TASK DESCRIPTION
Locate the lines where "JSON" occurs and copy them as they stand.

SOURCE DATA
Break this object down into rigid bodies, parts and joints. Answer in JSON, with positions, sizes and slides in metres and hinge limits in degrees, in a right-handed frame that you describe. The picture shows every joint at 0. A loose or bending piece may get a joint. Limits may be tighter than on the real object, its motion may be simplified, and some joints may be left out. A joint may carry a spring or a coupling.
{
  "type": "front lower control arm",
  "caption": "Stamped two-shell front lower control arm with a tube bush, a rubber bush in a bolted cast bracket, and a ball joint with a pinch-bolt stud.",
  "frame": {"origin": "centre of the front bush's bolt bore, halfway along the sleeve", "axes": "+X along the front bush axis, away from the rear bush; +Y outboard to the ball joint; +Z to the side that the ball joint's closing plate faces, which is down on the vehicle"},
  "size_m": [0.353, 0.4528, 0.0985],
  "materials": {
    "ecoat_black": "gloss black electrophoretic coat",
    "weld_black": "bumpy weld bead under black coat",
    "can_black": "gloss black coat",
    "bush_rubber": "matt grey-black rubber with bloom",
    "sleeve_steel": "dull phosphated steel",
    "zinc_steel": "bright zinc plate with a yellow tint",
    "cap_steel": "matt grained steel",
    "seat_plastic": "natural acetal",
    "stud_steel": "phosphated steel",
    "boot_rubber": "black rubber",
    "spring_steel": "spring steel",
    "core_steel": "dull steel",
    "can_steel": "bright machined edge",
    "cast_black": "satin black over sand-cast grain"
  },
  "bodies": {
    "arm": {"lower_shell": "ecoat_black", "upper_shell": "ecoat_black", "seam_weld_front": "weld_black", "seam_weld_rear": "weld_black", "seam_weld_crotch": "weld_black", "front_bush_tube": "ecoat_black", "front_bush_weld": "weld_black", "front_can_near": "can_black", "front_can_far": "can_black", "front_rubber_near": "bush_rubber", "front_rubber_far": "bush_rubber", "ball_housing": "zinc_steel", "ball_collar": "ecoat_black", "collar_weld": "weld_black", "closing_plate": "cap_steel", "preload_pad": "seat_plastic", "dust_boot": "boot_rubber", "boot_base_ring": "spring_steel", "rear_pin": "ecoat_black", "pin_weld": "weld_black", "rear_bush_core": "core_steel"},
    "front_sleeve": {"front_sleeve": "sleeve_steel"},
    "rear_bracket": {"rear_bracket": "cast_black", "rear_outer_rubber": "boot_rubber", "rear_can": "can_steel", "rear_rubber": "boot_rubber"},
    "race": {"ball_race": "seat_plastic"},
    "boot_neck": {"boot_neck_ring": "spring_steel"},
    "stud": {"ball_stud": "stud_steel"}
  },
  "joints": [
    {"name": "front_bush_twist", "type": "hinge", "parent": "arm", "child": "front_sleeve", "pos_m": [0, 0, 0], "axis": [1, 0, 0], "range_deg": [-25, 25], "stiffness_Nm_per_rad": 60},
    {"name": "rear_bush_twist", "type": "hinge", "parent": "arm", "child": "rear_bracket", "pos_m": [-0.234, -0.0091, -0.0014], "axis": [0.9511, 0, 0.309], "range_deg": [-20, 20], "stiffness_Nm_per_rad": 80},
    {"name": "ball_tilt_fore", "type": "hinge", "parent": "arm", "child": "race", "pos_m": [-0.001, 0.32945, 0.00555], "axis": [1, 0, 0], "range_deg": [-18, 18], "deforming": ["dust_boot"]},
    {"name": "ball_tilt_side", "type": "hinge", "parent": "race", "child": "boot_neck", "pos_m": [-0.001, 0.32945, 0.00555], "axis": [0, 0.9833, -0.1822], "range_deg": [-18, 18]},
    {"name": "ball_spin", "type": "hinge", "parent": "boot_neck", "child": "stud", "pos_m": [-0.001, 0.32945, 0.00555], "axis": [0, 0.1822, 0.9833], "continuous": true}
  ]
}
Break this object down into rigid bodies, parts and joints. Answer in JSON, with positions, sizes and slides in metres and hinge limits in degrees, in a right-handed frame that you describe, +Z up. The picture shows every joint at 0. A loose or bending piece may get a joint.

OUTPUT FOR THIS EXERCISE
Break this object down into rigid bodies, parts and joints. Answer in JSON, with positions, sizes and slides in metres and hinge limits in degrees, in a right-handed frame that you describe. The picture shows every joint at 0. A loose or bending piece may get a joint. Limits may be tighter than on the real object, its motion may be simplified, and some joints may be left out. A joint may carry a spring or a coupling.
Break this object down into rigid bodies, parts and joints. Answer in JSON, with positions, sizes and slides in metres and hinge limits in degrees, in a right-handed frame that you describe, +Z up. The picture shows every joint at 0. A loose or bending piece may get a joint.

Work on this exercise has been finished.